→ Aim of the exercise:
Copy exactly the lines of the records below, and only those lines, beginning with the line that contains "---- the whole" and ending with the line that contains "points = [vertex.co".
>> start Record list
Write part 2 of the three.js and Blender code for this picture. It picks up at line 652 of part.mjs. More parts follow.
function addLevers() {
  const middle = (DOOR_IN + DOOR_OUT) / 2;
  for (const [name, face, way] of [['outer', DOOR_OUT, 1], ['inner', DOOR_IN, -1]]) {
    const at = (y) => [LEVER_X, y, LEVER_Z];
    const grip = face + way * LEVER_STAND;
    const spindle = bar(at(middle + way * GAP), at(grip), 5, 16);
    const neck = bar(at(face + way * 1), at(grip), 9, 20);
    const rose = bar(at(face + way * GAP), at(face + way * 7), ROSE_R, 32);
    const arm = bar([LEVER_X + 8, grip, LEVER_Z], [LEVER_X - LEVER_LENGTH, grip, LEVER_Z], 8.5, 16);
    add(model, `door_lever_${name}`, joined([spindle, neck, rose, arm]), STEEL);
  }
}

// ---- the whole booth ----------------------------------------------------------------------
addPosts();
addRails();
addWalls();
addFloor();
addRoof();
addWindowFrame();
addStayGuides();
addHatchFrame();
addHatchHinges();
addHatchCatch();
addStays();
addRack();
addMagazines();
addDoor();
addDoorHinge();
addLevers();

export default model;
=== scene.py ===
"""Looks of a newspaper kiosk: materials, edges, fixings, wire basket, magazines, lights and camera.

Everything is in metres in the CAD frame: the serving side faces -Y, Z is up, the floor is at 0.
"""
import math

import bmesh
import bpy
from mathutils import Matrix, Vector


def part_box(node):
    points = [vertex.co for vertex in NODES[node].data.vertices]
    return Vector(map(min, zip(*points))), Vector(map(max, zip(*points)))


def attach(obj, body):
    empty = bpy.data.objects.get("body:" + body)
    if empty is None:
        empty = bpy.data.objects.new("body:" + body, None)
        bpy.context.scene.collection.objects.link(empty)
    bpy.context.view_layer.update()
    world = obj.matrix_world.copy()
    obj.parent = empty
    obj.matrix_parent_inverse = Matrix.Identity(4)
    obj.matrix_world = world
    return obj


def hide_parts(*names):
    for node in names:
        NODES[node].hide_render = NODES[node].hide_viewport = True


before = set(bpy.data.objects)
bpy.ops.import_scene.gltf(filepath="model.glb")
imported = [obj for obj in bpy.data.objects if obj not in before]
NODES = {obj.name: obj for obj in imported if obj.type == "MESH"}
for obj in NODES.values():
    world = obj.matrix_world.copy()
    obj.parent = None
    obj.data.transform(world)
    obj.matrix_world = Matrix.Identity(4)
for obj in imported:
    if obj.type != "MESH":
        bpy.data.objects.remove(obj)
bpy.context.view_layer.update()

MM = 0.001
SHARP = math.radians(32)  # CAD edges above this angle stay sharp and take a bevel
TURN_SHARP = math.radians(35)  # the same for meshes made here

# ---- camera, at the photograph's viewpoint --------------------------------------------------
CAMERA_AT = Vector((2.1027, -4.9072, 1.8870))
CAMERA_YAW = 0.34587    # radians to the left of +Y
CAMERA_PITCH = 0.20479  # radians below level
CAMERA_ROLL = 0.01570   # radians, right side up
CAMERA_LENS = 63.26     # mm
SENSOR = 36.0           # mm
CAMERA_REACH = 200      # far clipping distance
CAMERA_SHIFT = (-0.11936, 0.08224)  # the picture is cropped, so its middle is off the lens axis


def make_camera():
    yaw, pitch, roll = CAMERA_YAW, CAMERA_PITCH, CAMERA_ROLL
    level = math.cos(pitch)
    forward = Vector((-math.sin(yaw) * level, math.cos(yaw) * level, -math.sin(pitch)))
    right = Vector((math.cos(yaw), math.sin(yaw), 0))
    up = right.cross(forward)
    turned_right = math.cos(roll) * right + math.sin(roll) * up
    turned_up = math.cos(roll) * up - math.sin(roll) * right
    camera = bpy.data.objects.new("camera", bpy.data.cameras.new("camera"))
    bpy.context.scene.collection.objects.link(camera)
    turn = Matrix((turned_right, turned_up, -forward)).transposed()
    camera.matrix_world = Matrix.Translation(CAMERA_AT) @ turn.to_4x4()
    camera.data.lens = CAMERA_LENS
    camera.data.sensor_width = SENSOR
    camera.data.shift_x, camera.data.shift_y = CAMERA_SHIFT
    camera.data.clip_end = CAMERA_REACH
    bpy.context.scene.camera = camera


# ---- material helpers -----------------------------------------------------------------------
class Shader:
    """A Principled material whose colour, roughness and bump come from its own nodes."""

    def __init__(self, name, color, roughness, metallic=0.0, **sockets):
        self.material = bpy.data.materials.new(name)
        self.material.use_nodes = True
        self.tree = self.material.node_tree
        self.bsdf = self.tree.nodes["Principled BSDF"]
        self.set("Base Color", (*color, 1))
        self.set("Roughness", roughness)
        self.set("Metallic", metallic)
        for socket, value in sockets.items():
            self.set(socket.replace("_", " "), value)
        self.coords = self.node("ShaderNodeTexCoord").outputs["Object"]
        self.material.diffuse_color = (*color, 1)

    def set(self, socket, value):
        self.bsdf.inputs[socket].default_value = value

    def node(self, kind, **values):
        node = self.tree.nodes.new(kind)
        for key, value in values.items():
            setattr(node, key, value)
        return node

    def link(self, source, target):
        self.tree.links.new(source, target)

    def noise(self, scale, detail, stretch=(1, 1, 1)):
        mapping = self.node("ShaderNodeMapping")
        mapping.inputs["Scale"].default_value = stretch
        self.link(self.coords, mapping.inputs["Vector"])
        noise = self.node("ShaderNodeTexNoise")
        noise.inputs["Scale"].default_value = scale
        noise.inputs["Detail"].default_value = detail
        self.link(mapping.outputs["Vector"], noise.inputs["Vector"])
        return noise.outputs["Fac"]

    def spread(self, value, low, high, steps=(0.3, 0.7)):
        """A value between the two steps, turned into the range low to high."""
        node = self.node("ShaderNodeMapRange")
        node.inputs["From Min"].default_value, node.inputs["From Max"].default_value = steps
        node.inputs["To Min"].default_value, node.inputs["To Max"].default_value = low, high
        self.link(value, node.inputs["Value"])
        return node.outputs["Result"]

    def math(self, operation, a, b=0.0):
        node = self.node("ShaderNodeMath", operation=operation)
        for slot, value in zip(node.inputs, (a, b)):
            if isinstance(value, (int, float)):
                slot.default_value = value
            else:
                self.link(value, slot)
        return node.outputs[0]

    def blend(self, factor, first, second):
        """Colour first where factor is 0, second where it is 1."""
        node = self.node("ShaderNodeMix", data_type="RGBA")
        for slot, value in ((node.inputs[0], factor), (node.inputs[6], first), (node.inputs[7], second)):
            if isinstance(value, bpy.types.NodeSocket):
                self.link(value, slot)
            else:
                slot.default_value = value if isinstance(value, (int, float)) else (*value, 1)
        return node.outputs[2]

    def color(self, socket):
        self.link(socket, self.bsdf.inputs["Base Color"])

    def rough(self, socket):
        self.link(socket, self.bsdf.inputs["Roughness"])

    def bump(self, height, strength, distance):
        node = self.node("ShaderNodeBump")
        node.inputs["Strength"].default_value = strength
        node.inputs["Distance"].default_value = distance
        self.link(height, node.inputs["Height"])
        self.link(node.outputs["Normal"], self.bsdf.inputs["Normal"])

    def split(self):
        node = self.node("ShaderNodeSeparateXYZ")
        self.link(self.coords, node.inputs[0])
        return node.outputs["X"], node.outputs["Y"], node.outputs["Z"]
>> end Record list
>> start Record list
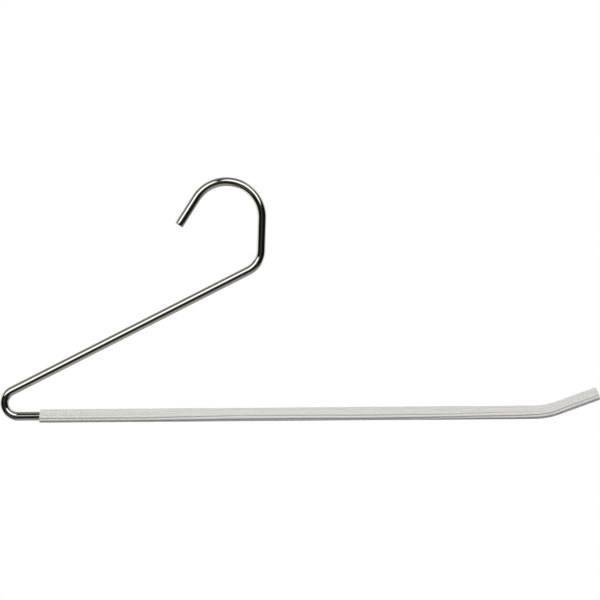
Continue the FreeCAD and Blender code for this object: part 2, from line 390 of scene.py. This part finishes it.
>> end Record list
→ Written response:
// ---- the whole booth ----------------------------------------------------------------------
addPosts();
addRails();
addWalls();
addFloor();
addRoof();
addWindowFrame();
addStayGuides();
addHatchFrame();
addHatchHinges();
addHatchCatch();
addStays();
addRack();
addMagazines();
addDoor();
addDoorHinge();
addLevers();

export default model;
=== scene.py ===
"""Looks of a newspaper kiosk: materials, edges, fixings, wire basket, magazines, lights and camera.

Everything is in metres in the CAD frame: the serving side faces -Y, Z is up, the floor is at 0.
"""
import math

import bmesh
import bpy
from mathutils import Matrix, Vector


def part_box(node):
    points = [vertex.co for vertex in NODES[node].data.vertices]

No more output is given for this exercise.